In a document on education, Gravissimum Educationis, issued by the Second Vatican Council, the Church teaches that parents "must create a family atmosphere animated by love and respect for God and man, in which the well-rounded personal and social education of children is fostered". The "family is the first school of the social virtues that every society needs", it adds.

Ms Jane Lau enrolled her three children in Cherrybrook Kindergarten, a private, non-profit education provider founded by Catholic parents because of "their strong Catholic ethos which focuses on developing character and fostering virtues".

At Cherrybrook, she says, parents and teachers partner each other, with teachers delivering lessons in class and parents reinforcing these lessons at home.

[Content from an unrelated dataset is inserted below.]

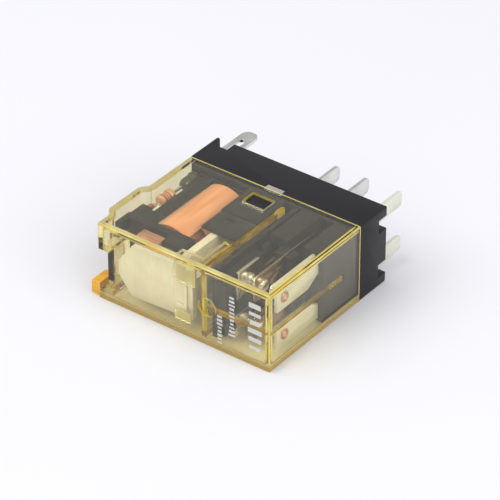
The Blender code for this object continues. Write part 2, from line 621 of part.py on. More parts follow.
def make_coil_connections(side):
    upper = side == "upper"
    over = (lambda h: h) if upper else (lambda h: WIDTH - h)
    middle = sum(COIL_BLADE_X) / 2
    half = (COIL_BLADE_X[1] - COIL_BLADE_X[0]) / 2
    level, low_level = sum(COIL_BLADE_Z) / 2, 8.55
    tail = (1.75, 2.45)
    outline = [(tail, 9.3, low_level), (tail, 20.6, low_level), (tail, 21.9, level), (tail, 23.1, level),
               ((middle - half, middle + half), 23.3, level), ((middle - half, middle + half), 32.5, level)]
    for step in range(1, 4):
        turn = math.radians(30 * step)
        inset = 1.0 * (1 - math.cos(turn))
        outline.append(((middle - half + inset, middle + half - inset),
                        BLADE_TIP - 1.2 * (1 - math.sin(turn)), level))
    bm = bmesh.new()
    rings = []
    for (x0, x1), y, h in outline:
        low, high = over(h - STRIP / 2), over(h + STRIP / 2)
        rings.append([bm.verts.new((x, y, z)) for x, z in ((x0, low), (x1, low), (x1, high), (x0, high))])
    for first, second in zip(rings, rings[1:]):
        for k in range(4):
            bm.faces.new((first[k], first[(k + 1) % 4], second[(k + 1) % 4], second[k]))
    bm.faces.new(rings[0])
    bm.faces.new(rings[-1])
    blade = finish(f"coil_terminal_{side}", bm, TIN)
    zs = sorted((over(level - 1), over(level + 1)))
    arc = [(middle + 0.55 * math.cos(math.radians(t)), 30.75 + 0.55 * math.sin(math.radians(t)))
           for t in range(0, 181, 30)]
    slot = [(middle + 0.55, 26.6), *arc, (middle - 0.55, 26.6)]
    combined(blade, [prism(slot, "Z", zs)], "DIFFERENCE")

    finish(f"coil_pin_{side}", box(COIL_PIN_X, (7.1, 10.7), flat(COIL_PIN_Z, upper)), TIN)
    pin_x, pin_z = sum(COIL_PIN_X) / 2, sum(COIL_PIN_Z) / 2
    turns, steps, pitch, reach = 3, 12, 0.26, 0.5
    path = []
    for step in range(turns * steps + 1):
        turn = 2 * math.pi * step / steps
        x, z = pin_x + reach * math.cos(turn), pin_z + reach * math.sin(turn)
        path.append((x, 9.25 + pitch * step / steps, z))
    path += [(2.45, 10.4, 10.0), (2.9, 10.7, 9.6), (3.5, 10.6, 9.35), (3.7, 10.4, 9.25)]
    wire(f"coil_wire_{side}", [(x, y, over(z)) for x, y, z in path], COIL_WIRE_R, COPPER_WIRE)


def make_indicator():
    line = 10.15
    body = [(11.6, 0.3), (11.6, 0.75), (11.85, 0.95), (12.4, 0.95), (12.55, 0.85), (13.4, 0.85), (13.55, 0.95),
            (14.15, 0.95), (14.4, 0.75), (14.4, 0.3)]
    profile = [(body[0][0], ON_AXIS), *body, (body[-1][0], ON_AXIS)]
    finish("resistor", turned(profile, (1.9, 0, line), (0, 1, 0), 24), RESISTOR_TAN, smooth_angle=40)
    finish("indicator_pin", box(LAMP_PIN_X, (7.4, 10.2), LAMP_PIN_Z), TIN)
    front = [(1.9, 11.55, line), (2.0, 11.35, line), (2.4, 11.0, 10.25), (2.85, 10.6, 10.4), (2.95, 10.25, 10.45)]
    wire("resistor_lead_front", front, LEAD_R, TIN)
    lens = [(16.9, ON_AXIS), (16.9, 0.7), (17.3, 0.9), (19.2, 0.9), (19.2, 1.02), (19.6, 1.02), (19.6, ON_AXIS)]
    finish("indicator_lamp", turned(lens, (1.95, 0, line), (0, 1, 0), 24), LAMP, smooth_angle=40)
    rear = [(1.9, 14.45, line), (1.9, 15.4, line), (1.92, 16.4, line), (1.95, 16.85, line)]
    wire("resistor_lead_rear", rear, LEAD_R, TIN)
    tail = [(1.95, 19.65, line), (1.9, 20.1, line), (1.45, 20.9, line), (1.4, 21.9, line)]
    wire("lamp_lead", tail, LEAD_R, TIN)


make_cover()
make_base()
make_bobbin()
make_winding()
make_core()
make_yoke()
make_armature()
make_hinge_spring()
make_card()
for side_name in ("upper", "lower"):
    contact_z = make_pole(side_name)
    make_contacts(side_name, contact_z)
    make_coil_connections(side_name)
make_indicator()
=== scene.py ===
# %% [markdown]
# # A slim plug in relay under a clear yellow cover
#
# A plug in relay is a switch that a coil works. This one has two changeover contacts, a taped coil,
# a rocking armature and a card that pushes the contact leaves. All of it shows through the cover,
# so every inner piece needs a finish of its own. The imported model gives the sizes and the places.
# The lesson adds what a camera sees on top of them: softened edges, wound wire, tape, bands, ink,
# moulded plastic and tinned metal.

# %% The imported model
import json
import math

import bmesh
import bpy
from mathutils import Matrix, Vector

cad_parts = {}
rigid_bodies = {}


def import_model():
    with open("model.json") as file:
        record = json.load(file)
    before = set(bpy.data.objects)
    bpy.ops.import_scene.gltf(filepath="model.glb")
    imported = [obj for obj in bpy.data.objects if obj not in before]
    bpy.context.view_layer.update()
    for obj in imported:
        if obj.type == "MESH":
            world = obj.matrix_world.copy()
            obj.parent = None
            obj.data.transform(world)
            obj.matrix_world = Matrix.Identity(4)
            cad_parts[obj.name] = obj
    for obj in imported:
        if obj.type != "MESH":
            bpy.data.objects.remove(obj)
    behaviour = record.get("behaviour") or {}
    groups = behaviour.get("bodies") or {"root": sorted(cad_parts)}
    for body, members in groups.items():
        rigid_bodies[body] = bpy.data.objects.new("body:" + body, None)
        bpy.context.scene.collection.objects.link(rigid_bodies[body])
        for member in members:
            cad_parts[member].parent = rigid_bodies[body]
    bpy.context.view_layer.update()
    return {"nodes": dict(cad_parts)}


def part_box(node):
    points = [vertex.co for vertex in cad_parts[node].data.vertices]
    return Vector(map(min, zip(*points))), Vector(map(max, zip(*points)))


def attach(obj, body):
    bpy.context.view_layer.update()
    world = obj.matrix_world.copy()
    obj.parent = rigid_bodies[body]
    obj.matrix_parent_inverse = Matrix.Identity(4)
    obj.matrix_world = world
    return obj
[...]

"Teachers give parents regular feedback on what sorts of challenges their children are facing in learning virtuous habits like truthfulness or industriousness; as parents, we then take steps to address this at home," she says.

Catholic schools also seek to provide a rounded or holistic education. After all, the Church makes clear in its teaching that children should be helped to develop in physical, moral and intellectual ways.

The aim is for children to "gradually acquire a mature sense of responsibility [and] take their part in social life...to promote the common good", says Gravissimum Educationis.

Catholic schools, each in its own way, have sought to do this.

Ms Chua Lee Beng, head of department for Sports, Arts and Co-Curricular Activities at St Anthony's Canossian Primary School, says the school has constantly given equal priority to "nurturing both the head and the heart of students — where possible, this is integrated throughout the curriculum".

The Catholic contribution to public discussion on this issue raises thought-provoking questions on the teaching of values versus virtues and the role of parents in education.

Given the vested interests that the Education Ministry and parents have in educating children, it is imperative that both parties directly engage each other in open dialogue before taking the next step forward.